SaiedKazemi commented 3 years ago

README.md, line 26 at r1 (raw file):

Previously, stephen-soltesz (Stephen Soltesz) wrote…
One of the things that we should document as part of our "conventions docs" to be helpful is "typical development environment." I use VSCode for most of my work, with a number of extensions, including "markdownlint". I've come to rely on this linter to tell me what's helpful or not in markdown docs. I've found that it does a good job of keeping the text readable whether it's generated output (e.g. html) or in it's raw text format.

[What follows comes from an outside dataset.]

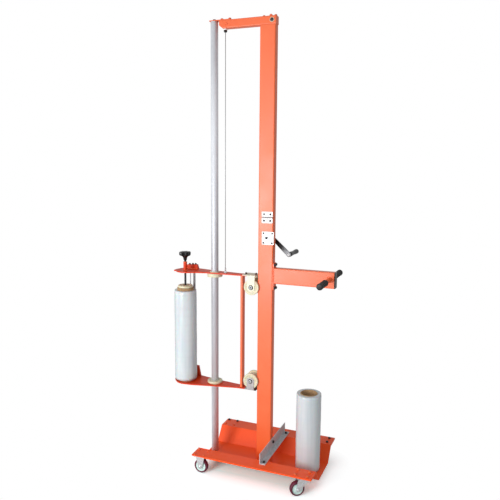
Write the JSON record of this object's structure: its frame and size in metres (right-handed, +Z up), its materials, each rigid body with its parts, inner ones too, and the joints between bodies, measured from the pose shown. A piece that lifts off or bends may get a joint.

In this case, `markdownlint` cares about two cases where the `$` is present for `sh` text blocks. * When the command uses `$` it should show output. For example: `MD014/commands-show-output: Dollar signs used before commands without showing output` * When the command does not use `$` it is much easier for users following along to copy/paste the command. Because this README is structured as a HOWTO, I suggest leaving the commands without `$`. (I personally prefer HOWTOs that make it easy to copy the commands I'm supposed to run) If you prefer to keep the `$`, then I think we should use the guidance from markdownlint and include some output in the example.

Thanks for the context. It's now clear why some commands have $ and some don't. I like this style and suggest that we all adopt it (although we use different development environments).